1. The Bill shall be committed to a Public Bill Committee.

Proceedings in Public Bill Committee

2. Proceedings in the Public Bill Committee shall (so far as not previously concluded) be brought to a conclusion on Thursday 14th December 2006.

3. The Public Bill Committee shall have leave to sit twice on the first day on which it meets.

Consideration and Third Reading

4. Proceedings on consideration shall (so far as not previously concluded) be brought to a conclusion one hour before the moment of interruption on the day on which those proceedings are commenced.

5. Proceedings on Third Reading shall (so far as not previously concluded) be brought to a conclusion at the moment of interruption on that day.

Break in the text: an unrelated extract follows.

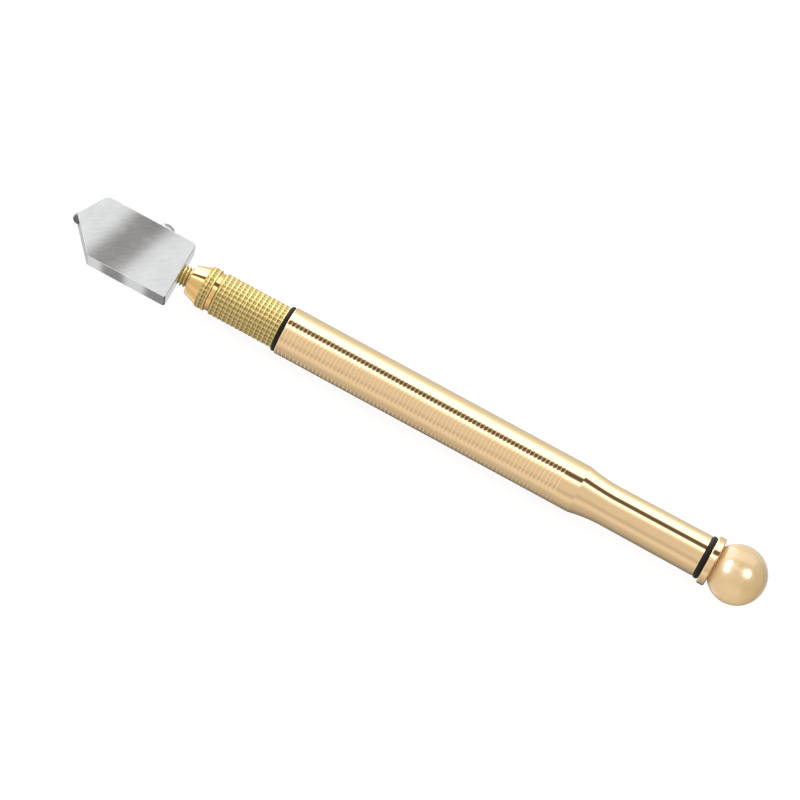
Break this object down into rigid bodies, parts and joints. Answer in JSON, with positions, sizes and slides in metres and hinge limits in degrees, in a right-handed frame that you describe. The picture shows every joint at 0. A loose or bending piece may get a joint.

6. Standing Order No. 83B (Programming committees) shall not apply to proceedings on consideration and Third Reading.

Other proceedings

7. Any other proceedings on the Bill (including any proceedings on consideration of Lords Amendments or on any further messages from the Lords) may be programmed.—[Kevin Brennan.]

Question agreed to.

EUROPEAN COMMUNITY DOCUMENTS

Motion made, and Question put forthwith, pursuant to Standing Order No. 119(9) (European Standing Committees),

European Union Agency for Fundamental Rights, and Fundamental Rights and Citizenship Programme

That this House takes note of European Union Documents No. 10755/06, draft Council Regulation establishing a European Union Agency for Fundamental Rights and draft Council Decision empowering the European Union Agency for Fundamental Rights to pursue its activities in areas referred to in Title VI of the Treaty of the European Union, and No. 13104/06, draft Council Decision establishing for the period 2007–2013 the specific programme ‘Fundamental Rights and Citizenship’ as part of the general programme ‘Fundamental Rights and Justice’; notes that the proposals aim at promoting knowledge of and respect for fundamental rights in the European Union; and endorses the Government’s policy of support for the measures, taking account of its reservations on the references to the Charter in the Fundamental Rights and Citizenship Programme and the extension of the Fundamental Rights Agency’s remit to the third pillar.—[Kevin Brennan.]